While you're down there, you'll have to fight some dwarf knights. It's far preferable to climbing the stairs, but eventually you'll have defeated the dwarves and there will be nothing left for it but to tackle the staircases again. But it gets worse: even if you line yourself up correctly and you're standing on the steps, taking any hit will knock you off the stairs and yes, you'll fall all the way to the bottom. The obvious solution to this is to not get hit, but that only works to an extent - I cautiously made my way up the stair, taking out the flapping skull-faced bats one at a time and making steady progress - until an axe fell onto my head from off the top of the screen, an axe that I couldn't possibly have seen coming until it was too late. All the way back down to the bottom of the staircase I went. Bite me, Sir Fred.
"Well well, if it isn't Sir Dead! What a bone-headed decision, entering our lair! Don't try to skull-k away, we've got a bone to pick with you!"
"Jesus, knock it off, Skeleton Steve."
"Oh, lighten up, Skeleton Carl. I'm just rib-bing the guy!"
"That's it, Skeleton Steve. After we kill this knight, you and me are going to have words."
Finally free of the staircase nightmare, Fred faces a whole new batch of costumed dwarves, including Executioner Dwarf. I guess that explains the headless dwarves from earlier. Also, I'm looking at the dwarves with crossbows and I know that's probably supposed to be a basic medieval helmet, but I can't see it as anything other than RoboCop's helmet.
Having reached the top of the castle and the latter stages of the game, combat is becoming tougher than ever. The enemies have evolved and become more challenging, while Fred has most assuredly not, and the gulf was amply illustrated by these heavily-armoured dwarf knights. The problem was that I could not hurt them. They blocked everything with their mighty shields, be it thrown daggers or sword swings. My solution to this problem was to ignore them and leave the room.
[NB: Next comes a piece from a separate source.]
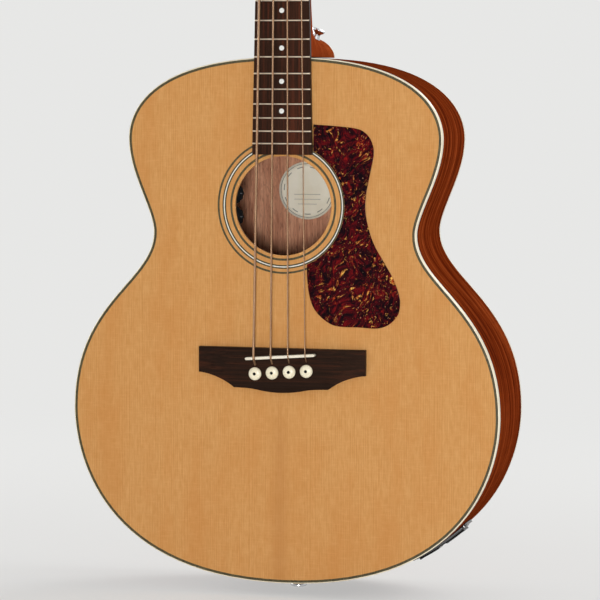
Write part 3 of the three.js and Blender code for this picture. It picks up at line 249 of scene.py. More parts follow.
class Finish(Nodes):
    """A surface, whose texture nodes end in its shader."""

    def __init__(self, name, **values):
        self.material = bpy.data.materials.new(name)
        self.material.use_nodes = True
        super().__init__(self.material.node_tree)
        self.shader = self.tree.nodes["Principled BSDF"]
        self.set(**values)

    def set(self, **values):
        for name, value in values.items():
            self.feed(self.shader.inputs[name.replace("_", " ")], value)

    def place(self, source="Object"):
        return self.add("TexCoord", {}, out=source)

    def stretch(self, vector, scale, location=(0, 0, 0)):
        return self.add("Mapping", {"Vector": vector, "Scale": scale, "Location": location})

    def parts(self, vector):
        return self.add("SeparateXYZ", {0: vector}).node.outputs

    def vector(self, x, y, z):
        return self.add("CombineXYZ", {0: x, 1: y, 2: z})

    def times(self, first, second):
        return self.math("MULTIPLY", first, second)

    def plus(self, first, second):
        return self.math("ADD", first, second)

    def noise(self, vector, scale, detail, roughness=0.5, distortion=0.0):
        """Noise at one scale, or at a scale for each direction."""
        if isinstance(scale, tuple):
            vector, scale = self.stretch(vector, scale), 1
        feeds = {"Vector": vector, "Scale": scale, "Detail": detail, "Roughness": roughness}
        return self.add("TexNoise", {**feeds, "Distortion": distortion})

    def ranged(self, value, low, high, start=0.0, end=1.0):
        feeds = {"Value": value, "From Min": low, "From Max": high, "To Min": start, "To Max": end}
        return self.add("MapRange", feeds, interpolation_type="SMOOTHSTEP")

    def ramp(self, value, *stops):
        socket = self.add("ValToRGB", {"Fac": value})
        colours = socket.node.color_ramp
        for _ in stops[2:]:
            colours.elements.new(0.5)
        for element, (position, colour) in zip(colours.elements, stops):
            element.position, element.color = position, colour
        return socket

    def mix(self, share, first, second):
        return self.add("Mix", {0: share, 6: first, 7: second}, out=2, data_type="RGBA")

    def bump(self, height, depth, strength, normal=None):
        feeds = {"Height": height, "Distance": depth, "Strength": strength}
        if normal:
            feeds["Normal"] = normal
        return self.add("Bump", feeds)


def spruce_finish():
    """Fine growth lines up the neck's way, a darker streak on the joint, under gloss lacquer."""
    gleam = tint(232, 180, 116)
    spruce = Finish("amber_spruce", Roughness=0.32, Specular_IOR_Level=0.35, Specular_Tint=gleam)
    joint_offset = 0.003
    streak_top, streak_full, streak_width = 0.21, 0.16, 0.019
    place = spruce.place()
    parts = spruce.parts(place)
    height = parts["Z"]
    folded = spruce.math("ABSOLUTE", spruce.plus(parts["X"], joint_offset))
    grain = spruce.vector(folded, 0.0, spruce.times(height, 0.02))
    wander = spruce.noise(grain, 60, 2, 0.5)
    widened = spruce.plus(folded, spruce.times(wander, 0.012))
    wave = spruce.math("SINE", spruce.times(widened, 2 * math.pi / growth_line))
    late_wood = spruce.ranged(wave, 0.1, 1.0)
    patches = spruce.vector(folded, 0.0, spruce.times(height, 0.16))
    lines = spruce.noise(patches, 480, 4, 0.62)
    strength = spruce.ranged(spruce.noise(patches, 150, 3), 0.3, 0.7, 0.1, 0.72)
    pale_tone = spruce.ramp(lines, (0.32, tint(195, 139, 80)), (0.68, tint(208, 156, 98)))
    lined = spruce.mix(spruce.times(late_wood, strength), pale_tone, tint(184, 126, 68))
    broad = spruce.noise(place, (30, 1, 9), 5, 0.6)
    toned = spruce.mix(spruce.ranged(broad, 0.4, 0.7, 0.0, 0.5), lined, tint(193, 130, 70))
    silk = spruce.noise(place, (70, 1, 620), 3, 0.6)
    toned = spruce.mix(spruce.ranged(silk, 0.45, 0.75, 0.0, 0.22), toned, tint(220, 168, 110))
    ragged = spruce.noise(place, (90, 1, 9), 3)
    below = spruce.ranged(height, streak_top, streak_full)
    spread = spruce.plus(folded, spruce.times(ragged, 0.008))
    near = spruce.ranged(spread, streak_width, 0.002)
    streak = spruce.times(spruce.times(near, below), 0.5)
    spruce.set(
        Base_Color=spruce.mix(streak, toned, tint(180, 122, 68)),
        Normal=spruce.bump(late_wood, 0.00002, 0.4),
    )
    return spruce


spruce = spruce_finish()
soundboard = plate("soundboard_plate", inset(binding_width), 0, top_thickness)
carve(soundboard, rod(hole_radius, -5, 8, across_top(0, hole_height), 160))
soften(soundboard, 0.35)
fit(soundboard, spruce, "spruce_top", "soundboard")

# Purfling and rosette: strips and rings of dyed and white wood let into the top, flush with it. The
# purfling lies over the binding's inner edge, and the rosette has a white ring between dark ones.
purfling_start = 1.0
purfling_width = 2.5
inlay_proud = 0.04
inlay_depth = 0.7
rosette_rings = (
    ("inner", 52.4, 54.6, "dark"),
    ("lower_line", 58.9, 60.3, "dark"),
    ("middle", 60.3, 61.3, "white"),
    ("upper_line", 61.3, 62.7, "dark"),
    ("outer", 65.7, 67.7, "dark"),
)


def placed(name, data):
    """A new object of some data, in the scene."""
    thing = bpy.data.objects.new(name, data)
    bpy.context.collection.objects.link(thing)
    return thing


def skin(name, rings, loop=False):
    """A surface over rings of places, closed on itself or capped, with a UV map along it."""
    size = len(rings[0])
    around, along = [0.0], [0.0]
    for i in range(size):
        around.append(around[-1] + (rings[0][(i + 1) % size] - rings[0][i]).length / 1000)
    for r in range(len(rings)):
        along.append(along[-1] + (rings[(r + 1) % len(rings)][0] - rings[r][0]).length / 1000)
    faces, places = [], []
    for r in range(len(rings) if loop else len(rings) - 1):
        here, there = r * size, (r + 1) % len(rings) * size
        for i in range(size):
            j = (i + 1) % size
            faces.append((here + i, here + j, there + j, there + i))
            places += [around[i], along[r], around[i + 1], along[r]]
            places += [around[i + 1], along[r + 1], around[i], along[r + 1]]
    if not loop:
        last = (len(rings) - 1) * size
        faces += [tuple(range(size)), tuple(range(last + size - 1, last - 1, -1))]
        places += [0.0] * (4 * size)
    mesh = bpy.data.meshes.new(name)
    mesh.from_pydata([spot for ring in rings for spot in ring], [], faces)
    mesh.uv_layers.new(name="along").data.foreach_set("uv", places)
    return smooth(edit(placed(name, mesh), face_outwards))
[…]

It was nice to have skills I have honed in the real world be useful in a videogame.
As a side note, that table is way too tall for dwarves, unless they all use booster seats and high chairs, and you'd think the knights' martial pride would prevent that.
Hark, a fair maiden - presumably Fred's love interest - and a dwarf wizard! Have I at last reached the thrilling denouement of Sir Fred?
No, because the maiden was actually another dwarf wizard, one who was exploring some personal issues regarding their identity. Hey, you'll get no judgement from me, dwarf wizard. You'll get stabbed, but in a non-judgemental way.
Okay, now we're getting into it - a boss fight against a dragon! A very oddly-proportioned dragon, a dragon that's 70% head, but definitely a dragon. A dragon-pterodactyl hybrid at the outside. Given that both Fred and Stumpy the Dragon are malformed shadows of their true selves, I had hoped that they might reach an understanding based upon their mutual suffering, laying aside their enmity to, I dunno, start a support group for medieval fantasy weirdoes. Alas, the mending of troubled hearts was not to be, and the battle was joined.
It's an odd battle, too, because depending on the dragon's behaviour the fight can switch from trivially easy to extremely tricky in a moment. If it decides to get in your face, trying to burn said face right off your skull with its fiery breath, then you're going to have a tough time of it - Fred doesn't have all that much health, and because he's so slow getting out of the way isn't much of an option either. On the other hand, sometimes the dragon will spend ages flapping back and forth across the top of the screen, in easy range of your daggers (which you can throw diagonally upwards). The difficulty of the battle is entirely dependant n which of these two things the dragon decides to do.
But wait, there's more! Once you've stuck enough daggers in the dragon to turn it into a flying version of the Iron Throne, ULTIMOR himself realises his ill-thought-out and hastily conceived plan is about to go tits-up, and so he thrusts himself into the battle just as the dragon dies. ULTIMOR himself dies moments later, victim to the same tactics I used against the dragon. Well, ULTIMOR was obviously not a physical fighter, was he? Turning knights into smaller, skinnier knights was more his style, and his lack of physical prowess was what did for him in the end. That, and I never managed to run out of daggers. That certainly helped.
So, with ULTIMOR defeated, will Fred be restored to his usual rugged and manly state?
Yes, yes he will. His clothes, however, are not. That's it, that's the end of the game - a muscular and suddenly naked man hiding his shame. The end, roll credits. Oh, wait, the credits rolled at the start of the game. Just the end, then. Stop staring at me, Fred. You're creeping me out.
Much like myself, Sir Fred: The Legend - just Fred to his friends - is kind of annoying but not terrible. The graphics are very nice, especially the multitudinous dwarves and the Mona Lisa of status bars, but that's just icing on a gameplay cake made of stiff movements, ponderous combat and very limited scope. The action never falls to a standard that makes you wonder what kind of cruel god would allow mankind to develop thumbs, but never does it haul itself above "mildly interesting," either. The multi-plane system doesn't work, and that staircase tower section is really bad and makes up a fair chunk of a rather short game. A classic case of style over substance, then, as Amiga platformers so often are, but one that let me fight the resurrected corpse of a headless dwarf. That gets points for novelty, at least.